Flour less chocolate cake


Preparation


Crush the chocolate with a chef knife. Put the crashed chocolate in a bowls and melted at body temperature. In the mean time take the cup of water and add the 1/2 cup of sugar and boiled until syrup consistency cool down at room temperature, at this point put the melted chocolate into a mixer, turn on to low speed and start adding the syrup slowly, as the liquid will be incorporate well, add the butter and the cream, remove the chocolate mixture bowl out of the mixer, then add the eggs, poor this mixture into a non stick pan or mold and baked at 300 F for a hour, remove from the oven and cool it down, refrigerated before you molded out. To molded out put the mold on top of high heat for few second, and then turn upside down.
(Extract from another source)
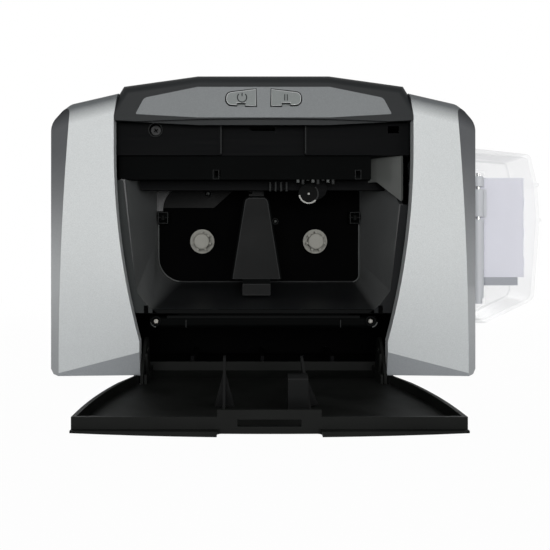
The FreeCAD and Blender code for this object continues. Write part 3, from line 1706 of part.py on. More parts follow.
def hopper_frame():
    # Fixed half of the hopper: a cup in the body, the back wall and the hinge post
    cup = block(cup_left, hopper_front, hopper_low, body_half, hopper_back, hopper_top, hopper_corner_radius)
    inner = prism(
        square(cup_left + hopper_wall, hopper_low + hopper_wall, body_half + overrun, hopper_top - hopper_wall),
        "y",
        hopper_front + hopper_wall,
        hopper_back - hopper_wall,
    )
    cup_corner = hopper_outline(0, cup_left + hopper_corner_radius)
    back = prism(cup_corner, "y", hopper_back - hopper_wall, hopper_back)
    post = knuckles(((barrel_step_z, barrel_mid_low), (barrel_mid_top, barrel_top)), -1)
    step = rod("z", barrel_x, barrel_y, barrel_radius - barrel_step, barrel_low, barrel_step_z)
    slot = block(
        cup_left - overrun,
        hopper_front + hopper_depth / 2 - lift_tongue / 2 - slide_gap,
        lift_slot_low,
        cup_left + hopper_wall + fit_gap,
        hopper_front + hopper_depth / 2 + lift_tongue / 2 + slide_gap,
        card_path_z - lift_slot_low / 4,
    )
    axle = rod("y", pick_x, pick_z, shaft_radius + running_gap, 0, body_depth)
    frame = fused([cup.cut(inner), back, step] + post)
    return frame.cut([slot, axle, card_slot_at_cup(), barrel_bore(seat_gap)])


def card_slot_at_cup():
    return block(
        cup_left - overrun,
        card_front - card_slot_play,
        card_path_z - card_slot_half,
        cup_left + hopper_wall + fit_gap,
        card_front + card_width + card_slot_play,
        card_path_z + card_slot_half,
    )


def hopper_cover():
    # Clear cover with two beads round its outer end
    left = body_half + knuckle_gap / 2
    swing = hopper_back - hopper_wall - slide_gap - barrel_y
    back = barrel_y + math.sqrt(swing ** 2 - (barrel_x - left) ** 2)
    outer = prism(hopper_outline(0, left), "y", hopper_front, back)
    inner = prism(hopper_outline(hopper_wall, left - overrun), "y", hopper_front + hopper_wall, back + overrun)
    beads = []
    for z in bead_places:
        lean = 0 if z == hopper_waist_z else hopper_shoulder_lean
        plan = square(
            bead_left, hopper_front - bead_radius, hopper_outer - lean + bead_radius, back + overrun, bead_radius)
        band = prism(plan, "z", z - bead_radius, z + bead_radius)
        keep = block(left, 0, 0, hopper_outer + overrun, back, cap_top)
        beads.append(band.common(keep).cut(inner))
    window = block(
        body_half,
        -overrun,
        barrel_low - knuckle_gap,
        barrel_x + barrel_radius + knuckle_gap,
        barrel_y + barrel_radius + knuckle_gap,
        barrel_top + knuckle_gap,
    )
    return fused([outer.cut(inner)] + beads).cut([window, cover_knuckle()])


def cover_knuckle():
    # Middle knuckle of the hinge, which carries the clear cover
    pieces = knuckles(((barrel_mid_low + knuckle_gap, barrel_mid_top - knuckle_gap),), 1)
    return fused(pieces).cut(barrel_bore(running_gap))


def hopper_hinge_pin():
    return rod("z", barrel_x, barrel_y, hopper_pin_radius, barrel_step_z, barrel_top)


def card_lift_tray():
    # Shallow tray under the cards, with a tongue through the slot in the cup
    left = cup_left + hopper_wall + slide_gap
    right = stack_right - lift_setback
    front = hopper_front + hopper_wall + slide_gap
    back = hopper_back - hopper_wall - slide_gap
    low = lift_tray_top - lift_tray_thickness
    solid = prism(square(left, front, right, back, card_corner_radius), "z", low, lift_tray_top)
    hollow = prism(
        square(left + hopper_wall, front + hopper_wall, right - hopper_wall, back - hopper_wall,
               card_corner_radius - hopper_wall),
        "z", low - overrun, lift_tray_top - hopper_wall)
    middle = hopper_front + hopper_depth / 2
    tongue = block(
        cup_left - hopper_wall, middle - lift_tongue / 2, low, left + hopper_wall, middle + lift_tongue / 2,
        lift_tray_top - fit_gap)
    return fused([solid.cut(hollow), tongue])


def card_stack():
    # Cards in packs that lie a little out of line with each other
    pieces = []
    height = (stack_top - lift_tray_top) / stack_layers
    for i in range(stack_layers):
        shift = stack_offset * math.sin(2 * i)
        low = lift_tray_top + i * height
        plan = square(
            stack_left + shift, card_front, stack_right + shift, card_front + card_width, card_corner_radius)
        pieces.append(prism(plan, "z", low, low + height))
    return pieces[0].fuse(pieces[1:])


def pick_roller():
    # Rubber roller that draws the top card into the machine
    front = card_front + card_width / 5
    back = card_front + card_width * 4 / 5
    tyre = rod("y", pick_x, pick_z, pick_radius, front, back)
    shaft = rod("y", pick_x, pick_z, shaft_radius, hopper_front, hopper_back)
    return tyre.fuse(shaft)


nodes = {
    "base_pan": base_pan(),
    "side_shell_left": mirrored(right_shell()),
    "side_shell_right": right_shell_with_hopper(),
    "rear_cover": rear_cover(),
    "top_cap": top_cap(),
    "control_inlay": control_inlay(),
    "switch_board": switch_board(),
    "power_button": mirrored(pause_button()),
    "pause_button": pause_button(),
    "bay_liner": bay_liner(),
    "upper_crossbeam": upper_crossbeam(),
    "lower_crossbeam": lower_crossbeam(),
    "beam_screw_left": beam_screw(),
    "inner_guard": inner_guard(),
    "front_cross_bar": front_cross_bar(),
    "cross_bar_pin_left": bar_pin(-1),
    "cross_bar_pin_right": bar_pin(1),
    "drive_plate": drive_plate(),
    "ribbon_side_plate": ribbon_side_plate(),
    "supply_spindle": spindle(supply_x),
    "supply_encoder_disc": encoder_disc(),
    "takeup_spindle": spindle(takeup_x),
    "takeup_gear": takeup_gear(),
    "ribbon_motor": motor(ribbon_motor_axis, ribbon_direction),
    "ribbon_pinion": ribbon_pinion(),
    "card_path_plate": card_path_plate(),
    "platen_roller": roller(platen_axis, platen_radius),
    "platen_gear": roller_gear(platen_axis),
    "feed_roller": roller(feed_roller_axis, feed_roller_radius),
    "feed_gear": roller_gear(feed_roller_axis),
    "feed_motor": motor(feed_motor_axis, roller_heading),
    "feed_pinion": feed_pinion(),
    "print_head_tower": head_tower(),
    "print_head": print_head(),
    "tower_clip": tower_clip(),
    "bay_clip_left": bay_clip(-1),
    "bay_clip_right": bay_clip(1),
    "main_board": main_board(),
    "power_jack": power_jack(),
    "usb_port": usb_port(),
    "front_door": opened(closed_door()),
    "door_fin_left": door_fin(-1),
    "door_fin_right": door_fin(1),
    "door_tab": door_tab(),
    "hopper_frame": hopper_frame(),
    "hopper_cover": hopper_cover(),
    "cover_knuckle": cover_knuckle(),
    "hopper_hinge_pin": hopper_hinge_pin(),
    "card_lift_tray": card_lift_tray(),
    "card_stack": card_stack(),
    "pick_roller": pick_roller(),
}
for side_name, side in (("left", -1), ("right", 1)):
    bracket = hinge_bracket()
    pin = door_hinge_pin()
    nodes["hinge_bracket_" + side_name] = bracket if side > 0 else mirrored(bracket)
    nodes["door_hinge_pin_" + side_name] = pin if side > 0 else mirrored(pin)
    for depth_name, depth_side in (("front", -1), ("back", 1)):
        nodes["foot_" + depth_name + "_" + side_name] = rubber_foot(side, depth_side)

# The origin goes to the middle of the whole model's box, on the table
whole = Part.makeCompound(list(nodes.values())).optimalBoundingBox(True, False)
shift = FreeCAD.Vector(-(whole.XMin + whole.XMax) / 2, -(whole.YMin + whole.YMax) / 2, -whole.ZMin)
os.makedirs("parts", exist_ok=True)
for name, shape in nodes.items():
    shape.translate(shift)
    shape.exportStep(os.path.join("parts", name + ".step"))
print(len(nodes), "pieces; shift", shift, "box", whole)
for label, axis in (("ribbon motor", ribbon_motor_axis), ("feed motor", feed_motor_axis),
                    ("platen", platen_axis), ("feed roller", feed_roller_axis), ("pick", (pick_x, pick_z))):
    print(label, round(axis[0] + shift.x, 4), round(axis[1] + shift.z, 4))
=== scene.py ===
import json
import math
import bpy
import numpy as np
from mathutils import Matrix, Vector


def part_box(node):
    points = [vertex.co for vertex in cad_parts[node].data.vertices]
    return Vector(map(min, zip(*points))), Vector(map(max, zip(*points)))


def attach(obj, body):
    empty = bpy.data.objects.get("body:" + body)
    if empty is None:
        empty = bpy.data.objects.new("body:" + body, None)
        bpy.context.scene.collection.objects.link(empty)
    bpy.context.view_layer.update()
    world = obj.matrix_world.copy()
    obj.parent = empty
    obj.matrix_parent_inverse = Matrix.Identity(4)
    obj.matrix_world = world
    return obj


# Looks of the card printer. Metres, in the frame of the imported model.
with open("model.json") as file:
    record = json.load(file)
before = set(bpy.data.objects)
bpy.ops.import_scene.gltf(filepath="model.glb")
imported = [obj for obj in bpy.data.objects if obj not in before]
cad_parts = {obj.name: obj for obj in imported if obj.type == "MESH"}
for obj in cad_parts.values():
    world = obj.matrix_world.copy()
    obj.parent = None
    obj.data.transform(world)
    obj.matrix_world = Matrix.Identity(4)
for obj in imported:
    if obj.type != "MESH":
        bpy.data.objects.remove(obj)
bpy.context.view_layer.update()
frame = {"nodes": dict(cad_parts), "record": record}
parts = frame["nodes"]
print("loaded", len(parts), "parts")


def screenColour(red, green, blue):
    # screen levels from 0 to 255, as the linear light that a shader takes
    return tuple((level / 255) ** 2.2 for level in (red, green, blue)) + (1.0,)


# Camera: where the lens stood, and how the photograph is cropped round its axis
photoView = {
    "place": (-0.04643, -0.62906, 0.11086),
    "focalPixels": 765.46,
    "framePixels": 550,
    "axisAcross": 246.57,
    "axisDown": 248.28,
    "sensor": 36.0,
    "clipStart": 0.01,
}


def placeCamera(view):
    lens = bpy.data.cameras.new("photoCamera")
    lens.sensor_width = view["sensor"]
    lens.lens = view["focalPixels"] / view["framePixels"] * view["sensor"]
    lens.shift_x = 0.5 - view["axisAcross"] / view["framePixels"]
    lens.shift_y = view["axisDown"] / view["framePixels"] - 0.5
    lens.clip_start = view["clipStart"]
    camera = bpy.data.objects.new("photoCamera", lens)
    camera.location = view["place"]
    camera.rotation_euler = (math.pi / 2, 0, 0)
    bpy.context.scene.collection.objects.link(camera)
    bpy.context.scene.camera = camera


# Short ways to join shader nodes: each gives back the socket that carries its result
def linkOrSet(tree, socket, value):
    # a socket follows another socket, or holds a plain number or colour
    if isinstance(value, bpy.types.NodeSocket):
        tree.links.new(value, socket)
    else:
        socket.default_value = value


def mathNode(tree, rule, *terms):
    # one sum over sockets or plain numbers
    node = tree.nodes.new("ShaderNodeMath")
    node.operation = rule
    for socket, term in zip(node.inputs, terms):
        linkOrSet(tree, socket, term)
    return node.outputs[0]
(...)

To finish this flour less chocolate cake, can be coated with more tempered chocolate on top. For the orange chip for garnish follow this instruction:
Cut the tips of a medium size orange and then cut it into 1/2 inch slices. Coated the orange slices completely with powered sugar and put on a sheet pan cover it a silicon mat or a sheet of parchment paper, let the slices dried at room temperature by turning them every 8 hours, in less then 3 days will be completely dehydrated and crispy.